(What to work on) Give only one thing: the number of lines that include the word "materials".

(Supplied information)
______
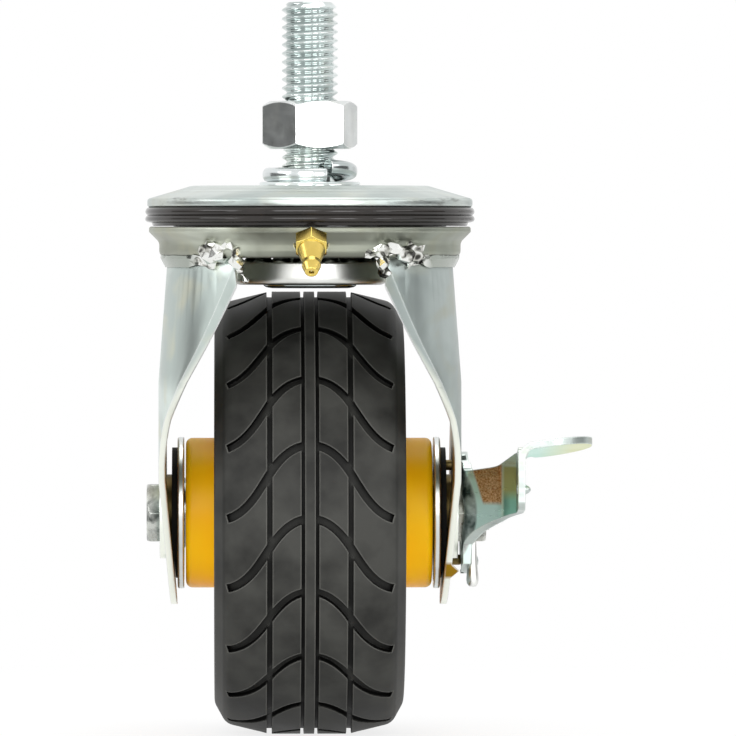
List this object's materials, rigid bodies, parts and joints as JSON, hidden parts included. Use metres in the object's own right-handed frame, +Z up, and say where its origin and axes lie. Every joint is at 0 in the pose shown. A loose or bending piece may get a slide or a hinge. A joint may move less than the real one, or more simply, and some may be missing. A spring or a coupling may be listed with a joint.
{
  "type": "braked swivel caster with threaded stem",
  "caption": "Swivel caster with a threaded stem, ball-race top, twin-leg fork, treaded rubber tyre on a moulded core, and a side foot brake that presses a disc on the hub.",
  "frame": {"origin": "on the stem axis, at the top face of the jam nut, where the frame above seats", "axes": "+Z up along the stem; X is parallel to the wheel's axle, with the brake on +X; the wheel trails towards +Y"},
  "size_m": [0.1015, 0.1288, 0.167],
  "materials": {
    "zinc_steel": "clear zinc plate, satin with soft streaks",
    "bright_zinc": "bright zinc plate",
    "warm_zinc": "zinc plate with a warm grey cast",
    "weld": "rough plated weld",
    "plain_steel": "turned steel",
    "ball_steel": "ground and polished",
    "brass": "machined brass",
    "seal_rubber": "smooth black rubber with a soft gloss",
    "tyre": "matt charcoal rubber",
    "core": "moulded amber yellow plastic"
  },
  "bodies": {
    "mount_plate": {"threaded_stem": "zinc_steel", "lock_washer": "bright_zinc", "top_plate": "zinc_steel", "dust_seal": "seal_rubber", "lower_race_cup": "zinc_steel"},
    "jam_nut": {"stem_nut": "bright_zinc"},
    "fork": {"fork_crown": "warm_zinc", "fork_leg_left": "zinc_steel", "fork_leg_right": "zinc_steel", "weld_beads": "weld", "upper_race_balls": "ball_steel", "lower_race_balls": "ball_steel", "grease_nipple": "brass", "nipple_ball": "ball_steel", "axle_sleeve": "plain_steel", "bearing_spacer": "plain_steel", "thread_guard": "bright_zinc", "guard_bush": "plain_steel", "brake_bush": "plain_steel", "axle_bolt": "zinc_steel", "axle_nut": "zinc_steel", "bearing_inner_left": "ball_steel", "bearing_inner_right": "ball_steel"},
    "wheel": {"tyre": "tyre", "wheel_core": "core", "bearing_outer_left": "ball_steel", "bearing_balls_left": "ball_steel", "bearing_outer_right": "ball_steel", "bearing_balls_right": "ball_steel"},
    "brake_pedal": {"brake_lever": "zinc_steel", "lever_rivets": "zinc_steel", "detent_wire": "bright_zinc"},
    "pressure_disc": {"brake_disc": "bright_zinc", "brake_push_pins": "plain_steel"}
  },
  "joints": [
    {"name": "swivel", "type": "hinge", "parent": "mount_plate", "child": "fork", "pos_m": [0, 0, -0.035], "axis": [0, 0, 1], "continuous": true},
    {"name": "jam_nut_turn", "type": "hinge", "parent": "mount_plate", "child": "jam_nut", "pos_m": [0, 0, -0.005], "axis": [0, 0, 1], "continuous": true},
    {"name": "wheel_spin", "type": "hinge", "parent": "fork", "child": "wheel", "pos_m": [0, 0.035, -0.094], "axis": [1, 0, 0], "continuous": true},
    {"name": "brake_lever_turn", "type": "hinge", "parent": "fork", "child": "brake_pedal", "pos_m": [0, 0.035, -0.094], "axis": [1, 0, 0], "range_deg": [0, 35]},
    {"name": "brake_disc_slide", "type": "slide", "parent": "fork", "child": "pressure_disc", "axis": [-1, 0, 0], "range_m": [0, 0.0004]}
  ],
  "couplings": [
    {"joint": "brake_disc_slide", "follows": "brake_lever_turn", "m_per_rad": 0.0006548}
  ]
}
______
(Exercise answer) 2